09h Pendant la conférence d’introduction, profiter de la relative accalmie pour arpenter les couloirs, découvrir les lieux et repérer les espaces de tranquillité.

10h.“Sens comme stratégie marketing” par Denis Martel J’ai envie de dire oui à tout. Mais en même temps j’apprends rien. Ça sonne à mes oreilles comme une introduction au bon sens. J’ai envie de renommer la conf : « Quitter l’ancien monde 101. »

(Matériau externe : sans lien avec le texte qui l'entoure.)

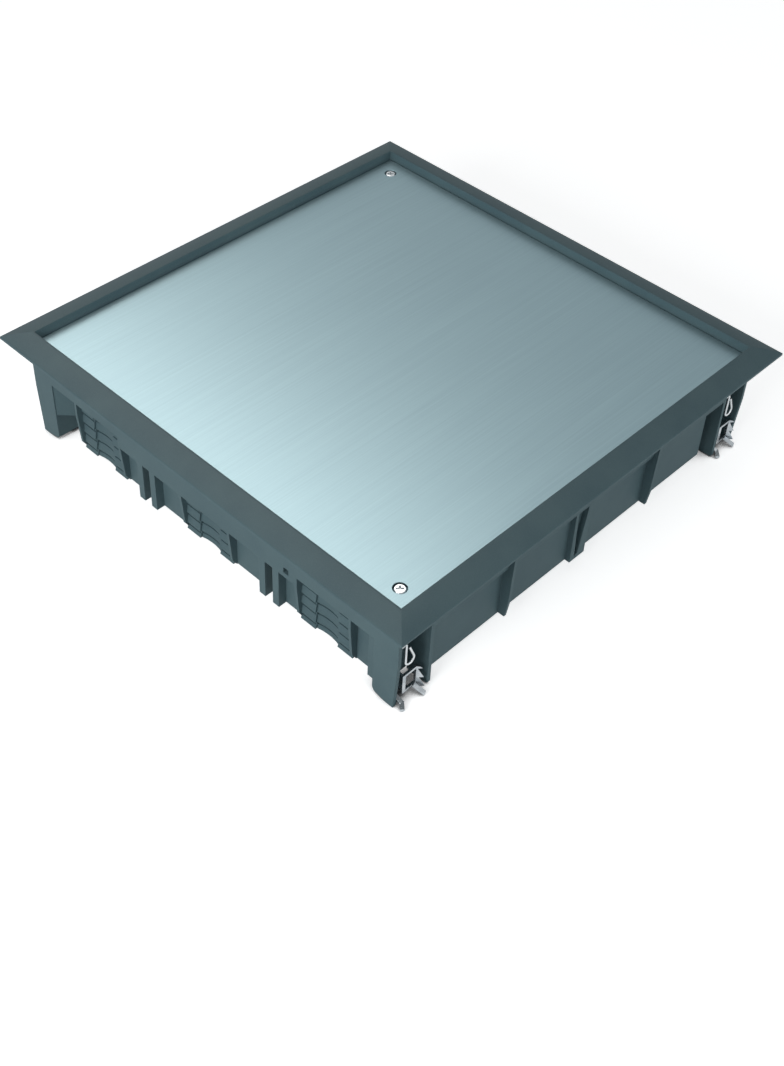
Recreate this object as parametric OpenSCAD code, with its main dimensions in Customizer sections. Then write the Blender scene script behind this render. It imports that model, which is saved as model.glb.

10h30 je quitte ma première conférence.

11h « Foundational Psychology Experiments (And Why You Should Know Them) » par Michele Kiss Okay, je vais enfin de l’avouer, ce que j’aime faire en fait c’est de la psycho. Les biais des gens, le pourquoi des processus de réflexion, le comment se prend une décision : ça m’intéresse. Rien de révolutionnant mais quelques rappels qui font du bien : ⇒ « We are biased, we are flawed ». Best defense ? « Be aware of it ».

12h. Pause déjeuner. Beaucoup de monde , beaucoup de bruit. Regarder en bas.

Il y a ceux qui montent par l’escalier et ceux qui montent par l’Escalator.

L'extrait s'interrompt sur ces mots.